Through six rounds, he had a 227 average and was in second place in last week’s Southern California Open at Riverside.
Although the TV finals had begun, Baker wasn’t scheduled to compete in the first two rounds. There was time to watch the TV people coax the bleacher bowlers into applauding, to trade jokes with the officials in the screaming red sports jackets. Or sign any more jackets that might wander by.
He was glad to be there. The tournament would be watched by his friends, because it was not far from where he grew up. And that was important to him because, besides himself, according to the PBA, San Diego’s George Branham is really the only well-known Southern California pro on the tour. Long Beach’s Bob Knipple has turned 45 and reduced his touring to about six tournaments a year. Besides, Baker wanted to look good against the Eastern bowlers.

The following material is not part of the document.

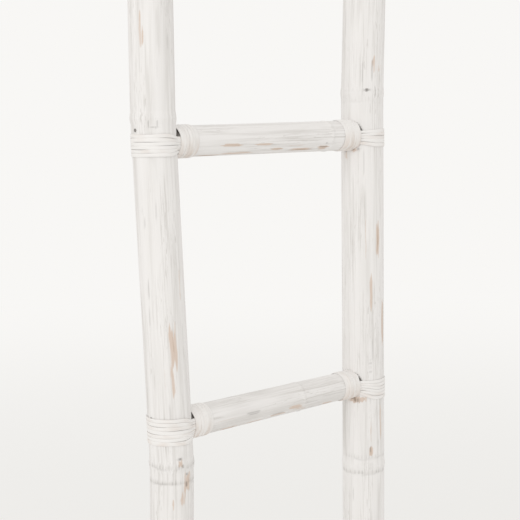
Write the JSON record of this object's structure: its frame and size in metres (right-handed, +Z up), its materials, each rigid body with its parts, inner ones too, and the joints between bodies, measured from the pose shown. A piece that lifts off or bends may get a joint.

“This was probably the biggest test I had in bowling,” Baker said. “I lost my confidence, and that’s the single most important thing I have going for me. It might have changed me. I realized how much I missed being on top. The confidence is back, that’s the main thing.
“If you’ve ever been in a slump, it’s a weird feeling. I bowled good for two or three years, and all of a sudden I’m wondering, ‘Will I ever strike again? Will I ever win a game?’ The last two to three weeks things are back to normal.”
His turn approaching, Baker walked over to the lane and began bowling against Venezuelan Amleto Monaceli, the fifth-place finisher, who rolled a 268 and a 258 to advance to face Baker. Baker’s game, consistently good through six rounds, fell off and he wound up losing, 235-195. But the upset didn’t upset Baker.
“If you had told me three weeks ago that in the next three weeks I was going to win $30,000 and another championship, I would have laughed in your face,” he said. “It’s great to be back in contention. When you get a streak like this, you’ve got to ride it.”
He decided not to ride it to Tucson, where the PBA Tour went this week. Instead, he took the week off.
“I’ve had some bad things happen to me in that city,” he said. “It’s not the people or the bowling alley. The town and I just don’t get along. I’ve had problems there with my back, with a girlfriend . . .
“But I’m back. I can feel it again. Now I think I’m going to strike every time. The money’s great, but the feeling is better.”